Sake Specific Rice developed in Toyama prefecture 

5, Oyamanishiki

   Oyamanishiki is developed in Toyama prefecture. The name comes from the mountain "Oyama" whish is the higher mountain about 3,000 m in Toyama prefecture. This rice has a large grains and large Shinpaku. Some brewers in Toyama uses this Sake specific rice.

(Photo from Hayashi Brewery. Polishing ratio: 55%)

6, Tominokaori

   The mother of Tominokaori is Yamadanishiki and the father is Oyamanishiki. Tominokaori means "Kaori of Tomi". "Kaori" means the aroma in Japanese. The name meaning is the Sake which has beautiful aroma which links to the nature of Toyama. This rice has large grains and well defined Shinkpaku. This is suitable for making premium Sake at the level of Ginjo or Daiginjo.

(Photo from Hayashi Brewery. Polishing ratio: 55%)


Featured Variety

Here are two intresting rices, the one is Sake Specific Rice and the other is table rice. Both of them are used for Sake brewing by Masuizumi. 

7, Yamadabo (or Yamadaho)

   Yamadabo is the mother of Yamadanishiki, but, its origin is unknown. Yamadabo has longer stem than Yamadanishiki. Rice grain is slightly smaller than Yamabanishiki. After the birth of Yamadanishiki, Yamadabo has been a "phantom rice". Thesedays, some places started to cultivate Yamadabo again. Masuizumi uses this Sake specific rice, and the Sake "BO Junmaidaiginjo" is line up in our online shopping site. The taste of this Sake is very gentle and clam.

(Ears of rice. From left; Tominokaori, Tankanwataribune (Wataribune 2), Yamadanishiki, Yamadabo, Yamadanishiki (special A area of Yamadanishiki production) I took this photo at Masuda Sake Company.)

8, Isehikari (Table rice)

   Isehikari is one of table rices. Isehikari is orign from Ise Jingu (Shinto shurine). Mauizumi uses the organic Isehikari which is cultivated in Toyama. The compnay name is 土遊野 called do-yuu-no. So, the name of Sake is "Do you know 土遊野 (do-yuu-no)".  

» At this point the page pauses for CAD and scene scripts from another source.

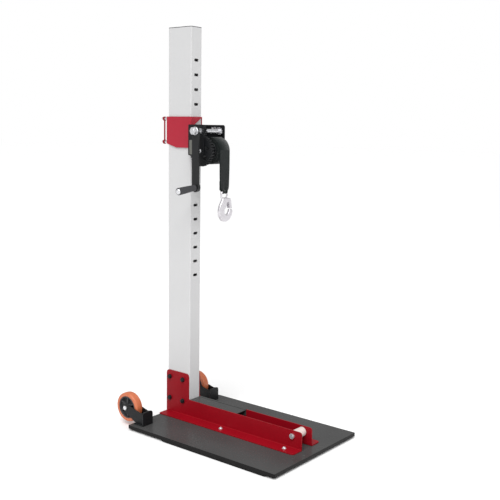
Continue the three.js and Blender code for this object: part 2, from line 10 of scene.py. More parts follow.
import bmesh
import bpy
from mathutils import Matrix, Vector
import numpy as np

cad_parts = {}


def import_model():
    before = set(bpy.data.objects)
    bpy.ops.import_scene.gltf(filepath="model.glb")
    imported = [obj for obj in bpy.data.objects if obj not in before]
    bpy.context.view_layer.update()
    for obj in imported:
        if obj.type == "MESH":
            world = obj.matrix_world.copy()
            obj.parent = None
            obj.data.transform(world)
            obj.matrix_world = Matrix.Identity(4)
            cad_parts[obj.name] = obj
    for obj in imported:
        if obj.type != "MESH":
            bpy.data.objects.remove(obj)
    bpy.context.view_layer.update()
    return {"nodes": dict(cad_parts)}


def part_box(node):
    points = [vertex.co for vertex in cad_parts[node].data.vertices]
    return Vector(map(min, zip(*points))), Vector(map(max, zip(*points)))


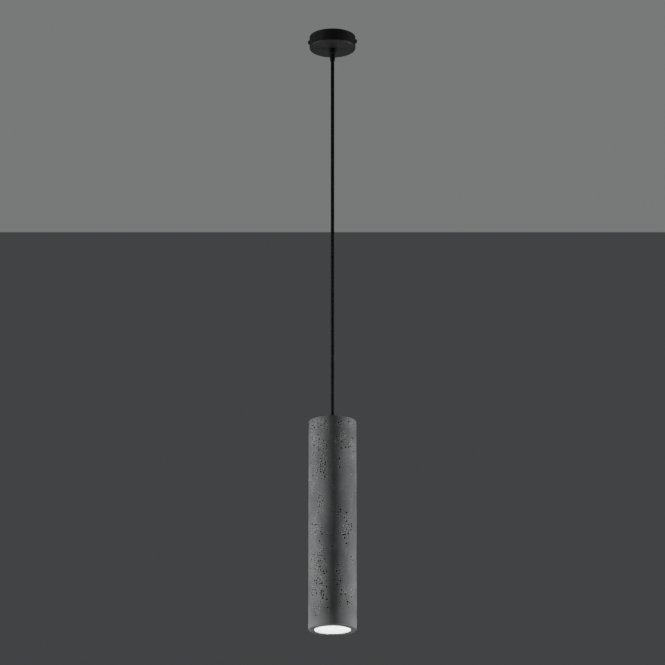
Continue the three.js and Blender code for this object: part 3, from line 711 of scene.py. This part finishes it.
def grained(name, colour, tint, rough, grains, bump, metallic=0.0, dust=0.0, along=None, **constants):
    """A finish with fine grain: colour drifts to tint and roughness from rough[0] to rough[1] in slow
    patches, the grain is a bump of the given depth in metres, and dust settles on what looks up."""
    made, tree, shader = material(name, metallic, **constants)
    place = place_on(tree, along)
    grain = group_node(tree, GRAIN, place, grains)
    shown = mixed(tree, grain.outputs["Patch"], colour, tint)
    roughness = remap(tree, grain.outputs["Patch"], 0, 1, *rough)
    if dust:
        mask = group_node(tree, DUST, place, dust).outputs["Mask"]
        shown = mixed(tree, mask, shown, DUST_COLOUR)
        roughness = maths(tree, "ADD", roughness, maths(tree, "MULTIPLY", mask, 0.4))
    tree.links.new(shown, shader.inputs["Base Color"])
    tree.links.new(roughness, shader.inputs["Roughness"])
    bumped(tree, shader, grain.outputs["Height"], 1.0, bump)
    return made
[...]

The following Sake specific rice is used by Hayashi brewery. Their young generation launched new brand series. The following two varieties were developed in Yamagata prefecture.  

9, Dewasansan

   This Sake specific rice is developed in Yamagata prefecture and has become a speciality rice of Yamagata. Junmaiginjo grade with local water, yeast (Yamagata yeast), Koji (oryzae Yamagata), and with using 100% Dewasansan brands themselves "Dewa 33", if the strict test passed. The rice has large grains, well defined Shinpaku, and good water absorbancy. This is suitable for cool climate condition like Miyamanishiki. The Sake which uses this rice is pure, depth of flavour and taste, subtle herbal element.

(Photo from Hayashi Brewery. Polishing ratio: 55%)


10, Dewanosato

   This Sake specific rice is developed in Yamagata prefecture,too. This is also suitable for cool climate condition. The rice has large grains, well defined Shinpaku, but, it is not suitable for low polishing ratio. The Sake which uses this rice is pure, clean, elegant, and depth in the taste. 

(Photo from Hayashi Brewery. Polishing ratio: 55%)


I wrote down here about Sake specific rice. There are about more than 100 varieties cultivated in Japan. Each prefecure has each variety rice and keeps developing new variety. In California, U.S., there is typical rice variety "Calrose", and some brewers in U.S. produces the Sake which uses Calrose. I hope that Japanese Sake brewing expand more in the world, and there are a lof of varieties rice and taste in the world. That sounds great!